また、全87法人の監事補佐体制についてみると、26事業年度末に対して29事業年度末に監事を補助する専属の職員が改正法の施行等に伴い増加したとしている独立行政法人(16法人21人増)がある一方で、組織又は業務の見直しにより減少したとしている独立行政法人(3法人3人減)も見受けられた。
そして、29事業年度末に監事を補助する専属の職員が皆無であるとしている独立行政法人は64法人(この中には、役職員数が1,000人以上である24法人のうち13法人が含まれている。

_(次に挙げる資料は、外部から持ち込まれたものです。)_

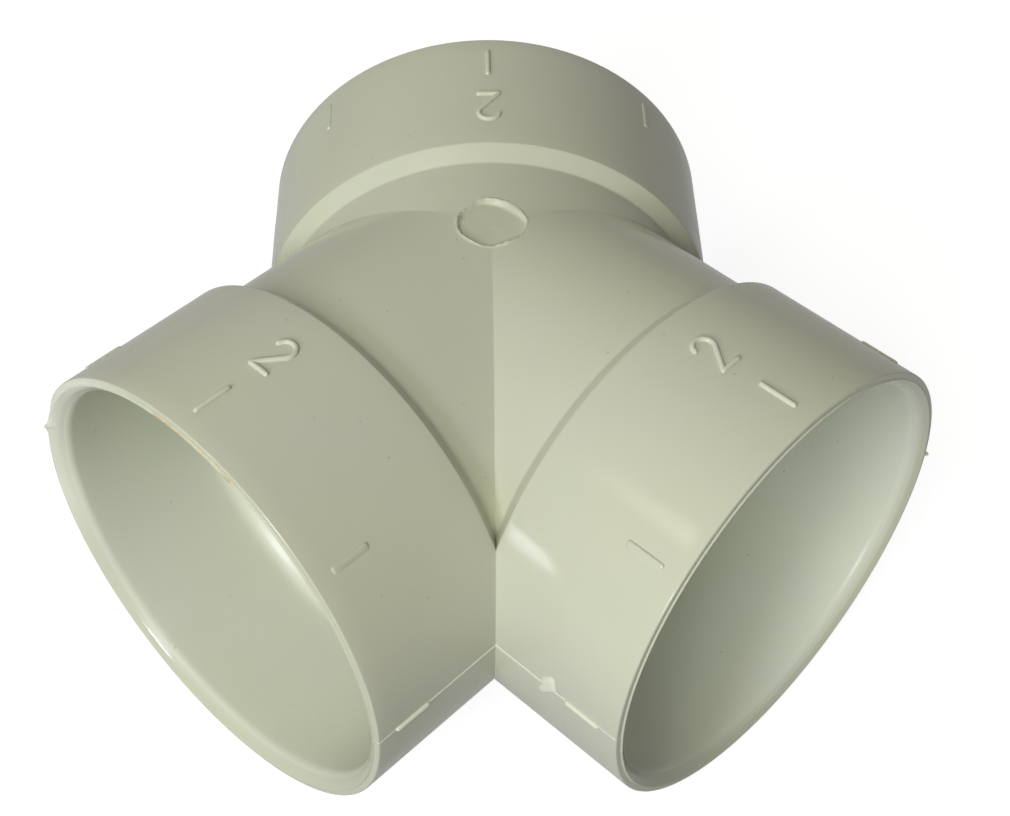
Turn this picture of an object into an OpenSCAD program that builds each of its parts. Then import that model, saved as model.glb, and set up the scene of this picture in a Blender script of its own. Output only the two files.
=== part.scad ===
// Three-way elbow for thin-walled two-inch tubing, moulded in one piece.
// The three axes lie in the plane z = 0 and meet at one point.
// The stem points along +Y, and the two side arms fan out towards -Y.
// The origin is on the stem's axis, at the step where its tube bottoms.

/* [Tube] */
// Outside diameter of the tube that each socket takes
tube_d = 50.8; // [44:0.1:60]
// Wall of that tube, which the step inside each socket matches
tube_wall = 1.6; // [1.2:0.1:2.4]
// Gap all round between the tube and its socket
fit_gap = 0.1; // [0.05:0.05:0.3]

/* [Arms] */
// Wall of the fitting
wall = 2.3; // [1.9:0.1:3]
// Turn of each side arm away from the line of the stem
side_turn = 45; // [40:1:50]
// Depth of each socket, rim to step
socket_depth = 19; // [16:0.5:24]
// Length of the slope between socket and passage
slope_len = 1.6; // [1:0.1:3]
// Web left between the two side sockets, measured along each
side_web = 0.7; // [0.4:0.1:4]
// Passage left in the stem past the crease with the side arms
stem_web = 2.34; // [1.8:0.02:8]
// How much smaller in radius the stem's plain pipe is, so that it lands cleanly
stem_shy = 0.05; // [0.04:0.01:0.1]

/* [Rim] */
// Width and depth of the lead-in chamfer at the mouth
lead_in = 1.25; // [0.6:0.05:1.5]
// Chamfer on the outer corner of the rim
rim_edge = 0.15; // [0.05:0.05:0.3]
// Foot width of the fine ridge round the lead-in
ridge_w = 0.25; // [0.15:0.05:0.35]
// Height of that ridge above the rim face
ridge_h = 0.12; // [0.05:0.01:0.14]

/* [Alignment ticks] */
// Number of ticks round each socket
tick_count = 8; // [4:4:16]
// Rim to the near end of a tick
tick_inset = 2.4; // [1.5:0.1:4]
// Length of a tick
tick_len = 4.8; // [3:0.1:6]
// Width of a tick and of the digit's stroke
stroke_w = 0.6; // [0.4:0.05:0.8]
// Height of the ticks and the digit above the socket
stroke_h = 0.35; // [0.3:0.05:0.6]

/* [Digit] */
// Gap between the tick and the foot of the digit
digit_gap = 3.4; // [2:0.1:4]
// Height of the digit
digit_h = 5.4; // [4.4:0.1:6]
// Width of the digit
digit_w = 3; // [2.4:0.1:4]

/* [Moulding marks] */
// Diameter of the cut sprue on top
sprue_d = 7.9; // [5:0.1:8.5]
// Depth of the cut sprue below the crown
sprue_depth = 0.45; // [0.4:0.05:0.6]
// Width of the parting line
seam_w = 0.2; // [0.1:0.05:0.3]
// Height of the parting line above the skin
seam_h = 0.1; // [0.06:0.01:0.14]
// Rim of the right-hand arm to the flash nib on its parting line
nib_inset = 9.9; // [8.5:0.1:12]
// Diameter of each lobe of the nib
nib_d = 1.3; // [0.8:0.1:2]
// Height of the nib above the skin
nib_h = 0.25; // [0.18:0.01:0.3]

/* [Hidden] */
$fn = 96;
socket_r = tube_d / 2 + fit_gap;
passage_r = tube_d / 2 - tube_wall;
hub_r = socket_r + wall;
body_r = passage_r + wall;
lead_r = socket_r + lead_in;
side_reach = socket_r / tan(side_turn) + side_web + socket_depth;
stem_reach = socket_r * tan(side_turn / 2) + stem_web + socket_depth;
stem_step = stem_reach - socket_depth;
slope_angle = atan2(socket_r - passage_r, slope_len);
// The outside keeps one wall thickness round the inside, so its slope sits deeper
hub_len = socket_depth + wall * tan(slope_angle / 2);
side_arm = 180 - side_turn;
// The side pipes run this far back past the centre, inside the stem
run_back = body_r / 4;
// How deep raised marks are rooted in the wall, and how far cutters run past a face
root = wall / 2;
over = 1;
ivory = [0.79, 0.80, 0.71];

// Lays what was built along +Z along an arm, with its +Y side on top
module along_arm(turn) {
    rotate([0, 0, turn])
        rotate([90, 0, 180])
            children();
}

// Raises a flat drawing on the skin of an arm, its foot towards the rim
module on_skin(angle, from_centre, height) {
    rotate([0, 0, angle])
        translate([0, hub_r - root, from_centre])
            rotate([-90, 0, 0])
                linear_extrude(root + height)
                    children();
}

// Outside of one arm, turned about its axis
module arm_outside(reach, pipe_r, back) {
    rotate_extrude()
        polygon([
            [0, -back],
            [pipe_r, -back],
            [pipe_r, reach - hub_len - slope_len],
            [hub_r, reach - hub_len],
            [hub_r, reach - rim_edge],
            [hub_r - rim_edge, reach],
            [lead_r + ridge_w, reach],
            [lead_r + ridge_h, reach + ridge_h],
            [0, reach + ridge_h]
        ]);
}

// Inside of one arm: passage, slope, socket and lead-in
module arm_inside(reach, pipe_r, back) {
    rotate_extrude()
        polygon([
            [0, -back],
            [pipe_r, -back],
            [pipe_r, reach - socket_depth - slope_len],
            [socket_r, reach - socket_depth],
            [socket_r, reach - lead_in],
            [lead_r + over, reach + over],
            [0, reach + over]
        ]);
}

// Keeps the left half of what the left-hand arm is given, up to the middle plane
module left_half() {
    far = 2 * side_reach;
    intersection() {
        along_arm(side_arm)
            children();
        translate([-far, -far, -far])
            cube([far, 2 * far, 2 * far]);
    }
}

// The two side arms meet face to face on the middle plane
module both_sides() {
    left_half()
        children();
    mirror([1, 0, 0])
        left_half()
            children();
}

// Outside of the whole fitting
module outside() {
    both_sides()
        arm_outside(side_reach, body_r, run_back);
    along_arm(0)
        arm_outside(stem_reach, body_r - stem_shy, 0);
}

// Inside of the whole fitting
module inside() {
    both_sides()
        arm_inside(side_reach, passage_r, run_back);
    along_arm(0)
        arm_inside(stem_reach, passage_r - stem_shy, 0);
}

// Outline of one arm in the parting plane, just proud of the skin
module seam_outline(turn, reach) {
    skin = body_r + seam_h;
    lip = hub_r + seam_h;
    foot = reach - hub_len - slope_len;
    rotate(turn)
        polygon([
            [-skin, 0],
            [-skin, foot],
            [-lip, reach - hub_len],
            [-lip, reach + seam_h],
            [lip, reach + seam_h],
            [lip, reach - hub_len],
            [skin, foot],
            [skin, 0]
        ]);
}

// Parting line: a thin plate whose edge stands proud all round
module seam() {
    linear_extrude(seam_w, center = true) {
        seam_outline(0, stem_reach);
        seam_outline(side_arm, side_reach);
        seam_outline(-side_arm, side_reach);
    }
}

// Points of a half circle about (x, y)
function half_round(x, y, r, start) =
    [for (i = [0:6]) [x + r * cos(start + i * 30), y + r * sin(start + i * 30)]];

// One tick with rounded ends
module tick() {
    r = stroke_w / 2;
    polygon(concat(half_round(0, tick_len - r, r, 0), half_round(0, r, r, 180)));
}

// The digit two: a hook, a straight diagonal and a flat foot
module digit() {
    r = stroke_w / 2;
    bow = (digit_w - stroke_w) / 2;
    top = digit_h - r - bow;
    // The diagonal runs from the foot's left end and leaves the bow where it is tangent
    drop = top - r;
    slant = norm([bow, drop]);
    tangent = acos(bow / slant) + atan2(-drop, -bow);
    heel = r * cos(tangent) - bow - r * (1 - sin(tangent)) * tan(tangent);
    turns = [for (i = [0:12]) tangent + i * (170 - tangent) / 12];
    outer = [for (a = turns) [(bow + r) * cos(a), top + (bow + r) * sin(a)]];
    inner = [for (i = [12:-1:0])
        [(bow - r) * cos(turns[i]), top + (bow - r) * sin(turns[i])]];
    polygon(concat(
        [[-bow - r, 0], [bow + r, 0], [bow + r, stroke_w], [heel, stroke_w]],
        outer,
        inner,
        [[-bow - r, stroke_w]]
    ));
}

// Ticks all round a socket, and the digit behind the top one
module arm_marks(turn, reach) {
    along_arm(turn) {
        for (i = [0:tick_count - 1])
            on_skin(i * 360 / tick_count, reach - tick_inset, stroke_h)
                tick();
        on_skin(0, reach - tick_inset - tick_len - digit_gap, stroke_h)
            digit();
    }
}

// Two-lobed nib of flash on the parting line of the right-hand arm
module flash_nib() {
    along_arm(-side_arm)
        on_skin(90, side_reach - nib_inset, nib_h)
            for (side = [-1, 1])
                translate([side * nib_d / 4, 0])
                    circle(d = nib_d);
}

// Shallow pit on the crown where the sprue was cut away
module sprue_pit() {
    translate([0, 0, body_r - sprue_depth])
        cylinder(d = sprue_d, h = sprue_depth + over);
}

module elbow() {
    color(ivory)
        translate([0, -stem_step, 0])
            difference() {
                union() {
                    outside();
                    seam();
                    arm_marks(0, stem_reach);
                    arm_marks(side_arm, side_reach);
                    arm_marks(-side_arm, side_reach);
                    flash_nib();
                }
                inside();
                sprue_pit();
            }
}

elbow();
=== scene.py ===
# %% [markdown]
# # A three-way elbow, dressed for a product picture
# The real thing is one moulding in off-white plastic. Three sockets for
# two-inch tube meet at one point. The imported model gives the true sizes, and
# this lesson builds a finer skin over it: small radii at every edge, the marks
# that the mould left, and a plastic that looks handled.

import math

import bmesh
import bpy
import numpy as np
from mathutils import Matrix, Vector


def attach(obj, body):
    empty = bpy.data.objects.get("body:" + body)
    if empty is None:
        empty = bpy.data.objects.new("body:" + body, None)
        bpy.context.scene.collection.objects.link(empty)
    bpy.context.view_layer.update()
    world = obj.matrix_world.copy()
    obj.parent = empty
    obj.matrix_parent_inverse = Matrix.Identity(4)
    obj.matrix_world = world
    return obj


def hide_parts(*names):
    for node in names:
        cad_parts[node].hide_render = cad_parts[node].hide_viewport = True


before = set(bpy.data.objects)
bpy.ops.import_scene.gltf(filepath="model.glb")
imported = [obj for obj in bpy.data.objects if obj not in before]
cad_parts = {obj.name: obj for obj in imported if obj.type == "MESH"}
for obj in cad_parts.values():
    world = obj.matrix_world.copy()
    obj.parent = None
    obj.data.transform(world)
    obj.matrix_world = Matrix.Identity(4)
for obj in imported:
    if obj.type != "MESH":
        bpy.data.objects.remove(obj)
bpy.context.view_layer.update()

# %% [markdown]
# ## Sizes
# They are in millimetres and repeat the named values of the model's source. Only
# the rim's edge and its ridge are a little fuller here, so that the picture
# shows them. The drawing is done about the point where the three axes cross,
# which lies nearer the camera than the model's origin. One shift at the end
# puts everything in place.

# %% Sizes in millimetres
MM = 0.001
PIPE_R = 26.1
HUB_R = 27.8
PASSAGE_R = 23.8
SOCKET_R = 25.5
SOCKET_DEPTH = 19.0
SLOPE = 1.6
HUB_LEN = 20.0
LEAD_IN = 1.25
RIDGE_W = 0.32
RIDGE_H = 0.2
RIM_EDGE = 0.2
STEM_WEB = 2.34
SIDE_WEB = 0.7
STEM_REACH = SOCKET_R * math.tan(math.radians(22.5)) + STEM_WEB + SOCKET_DEPTH
SIDE_REACH = SOCKET_R + SIDE_WEB + SOCKET_DEPTH
CROSSING = np.array([0.0, SOCKET_DEPTH - STEM_REACH, 0.0])
print("reach of stem and side arms:", round(STEM_REACH, 2), SIDE_REACH)

# %% [markdown]
# ## The three arms
# Each arm has an axis in the plane z = 0 and a sideways direction, so a point
# on it needs only an angle from the top, a radius and a distance from the
# crossing. On a side arm the sideways direction points into the crotch.

# %% Directions of the arms
def heading(degrees):
    return np.array([math.cos(math.radians(degrees)), math.sin(math.radians(degrees)), 0.0])


ARMS = {
    "stem": {"axis": heading(90), "side": heading(0), "reach": STEM_REACH},
    "left": {"axis": heading(225), "side": heading(315), "reach": SIDE_REACH},
    "right": {"axis": heading(315), "side": heading(225), "reach": SIDE_REACH},
}
UP = np.array([0.0, 0.0, 1.0])


def on_arm(arm, angle, radius, along):
    """Point of an arm, in mm about the crossing; angle in degrees from the top."""
    a = np.radians(angle)
    across = np.multiply.outer(radius * np.sin(a), arm["side"])
    upward = np.multiply.outer(radius * np.cos(a), UP)
    return np.multiply.outer(along, arm["axis"]) + across + upward


print("top of the left rim:", on_arm(ARMS["left"], 0, HUB_R, SIDE_REACH).round(2))

# %% [markdown]
# ## The section of the wall
# A mould never leaves a knife edge, and those small radii catch the light. The
# section is drawn as straight lines, and each corner is then swapped for a
# short arc. A bevel modifier could do it too, but it would also touch the
# creases between the arms.

# %% Round the corners of a section
def rounded(points, steps=4):
    """points: (distance, radius, corner radius). Returns the line with arcs in it."""
    out = []
    for i, (t, r, fillet) in enumerate(points):
        p = np.array([t, r])
        if i in (0, len(points) - 1) or fillet == 0:
            out.append(p)
            continue
        before = np.array(points[i - 1][:2]) - p
        after = np.array(points[i + 1][:2]) - p
        u, v = before / np.linalg.norm(before), after / np.linalg.norm(after)
        half = math.acos(max(-1.0, min(1.0, float(u @ v)))) / 2
        back = fillet / math.tan(half)
        centre = p + (u + v) / np.linalg.norm(u + v) * fillet / math.sin(half)
        start, end = p + u * back - centre, p + v * back - centre
        turn = math.atan2(start[0] * end[1] - start[1] * end[0], float(start @ end))
        for k in range(steps + 1):
            a = turn * k / steps
            c, s = math.cos(a), math.sin(a)
            out.append(centre + [c * start[0] - s * start[1], s * start[0] + c * start[1]])
    return np.array(out)


print("one square corner gives", len(rounded([(0, 0, 0), (1, 0, 0.2), (1, 1, 0)])), "points")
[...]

)となっていて、多くの独立行政法人が監事の補助業務と内部監査業務等を兼務する職員を配置していた(4023_3_3_3リンク参照)。
独立行政法人制度は、制度創設から10年以上が経過し、それまでの制度見直しに係る議論を改めて総括・点検し、独立行政法人の制度・組織両面にわたる独立行政法人改革を行うこととされ、25年12月に基本的な方針が閣議決定された。
基本的な方針によれば、独立行政法人改革等の目的は、独立行政法人制度を導入した本来の趣旨にのっとり、主務大臣から与えられた明確なミッションの下で、法人の長のリーダーシップに基づく自主的・戦略的な運営、適切なガバナンスにより、国民に対する説明責任を果たしつつ、独立行政法人の政策実施機能の最大化を図ることなどであるとされている。
上記の目的を達成するために、独立行政法人改革等においては、独立行政法人を事務及び事業の特性に応じて分類した上で主務大臣が中期目標等を策定し、自ら評価を行うこと、中期目標等に定められた「一定の事業等のまとまり」ごとの区分に基づくセグメント情報を作成して評価にセグメント情報を活用すること、運営費交付金の収益化基準を原則、業務達成基準として経営努力の促進を図ること、内部統制・ガバナンスの強化等の業務運営を改善する仕組みを構築することなどが求められている。
そして、独立行政法人改革等を進めるために、通則法が改正されるとともに、会計基準等が改訂されている。
したがって、主務省及び独立行政法人は、独立行政法人が効果的かつ効率的に業務運営を行うという理念の下、制度導入の本来の趣旨にのっとり、国民に対する説明責任を果たしつつ、政策実施機能を最大限発揮できるよう、次の点に十分留意することが必要である(各項目に該当する主務省及び独立行政法人は、別表1参照)。
会計検査院としては、独立行政法人改革等による制度の見直しに係る主務省及び独立行政法人の対応状況について、今後とも多角的な観点から引き続き注視していくこととする。